First it was this guy. He appeared about a month ago, swimming in our saltwater pool, looking very picturesque: obviously a male duck (known as a drake) – and clearly a Mallard. Mallards are, after all, the most common wild duck in the U.S.
My wife and daughters and I were delighted to see him – and, as with all our pets, we christened him with a Shakespearean name, Shylock.
We were pleasantly surprised when Shylock kept returning to our pool. There were no fish in our pool, no minnows, no water plants, no edible fauna or flora of any kind (thanks to our pool men) – so clearly, Shylock was just passing through.
Neighbors and other pool-owning veterans warned us that ducks would make a mess of our pool, clogging the filters and fouling the bottom. But I figured, how much damage can one duck do?
She was obviously a female (known as a hen)– and thus was dubbed Lady MacDuck.
From our hasty research, we learned that Mallards usually begin their migration back from Mexico and points south to their northern breeding grounds in March and April. So Shylock and Lady MacDuck were right on time.
But where would they choose for their breeding ground? Surely, our backyard pool — a lifeless saltwater pond – held no permanent attraction for a pair of mating Mallards?
Lady MacDuck was proudly leading a squadron of twelve newborn ducklings around our pool. (Ducklings are precocial — capable of swimming as soon as they hatch.) Their nest, it turns out, was hidden in the landscaping next to the pool.
The dozen ducklings have also acquired names, all from The Scottish Play: Malcolm, Duncan, Macduff, Donalbain, Lennox, Ross, Banquo, Macdonwald, Fleance, Lady Macduff, Lady Macbeth and Cawdor. (Though I can’t tell one from the other at this point.)
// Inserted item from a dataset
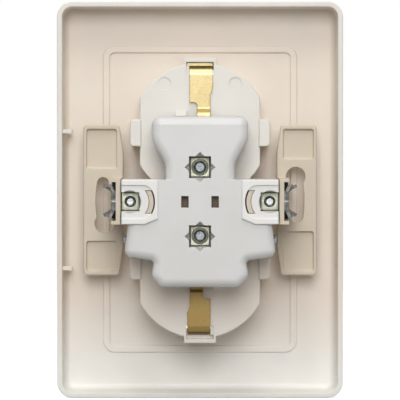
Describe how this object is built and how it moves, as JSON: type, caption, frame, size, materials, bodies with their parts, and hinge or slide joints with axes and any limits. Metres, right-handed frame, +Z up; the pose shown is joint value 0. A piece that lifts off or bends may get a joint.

The current breeding population of Mallard ducks is estimated to be almost 10 million. 14 of them are now living in and around our pool. But for how long? We clearly can’t run them out. They’re too damn cute. (We’ll have to keep a wary eye on our killer cat, Caliban.)
From what I’ve read, the ducklings will be ready to fly in about two months (50–60 days to fledgling). Though, before I left for work today I looked around the backyard and didn’t see them. Which isn’t too alarming. Heck, I missed the whole 28-day egg laying, nesting and hatching process – and it was going on right under my nose!
I’ve also read that female ducks tend to breed near the place they were hatched — or near a previous breeding site. If so, unless I missed all the previous backyard duck breeding action in past years, Lady MacDuck is an oddball. But, for now, she’s our oddball.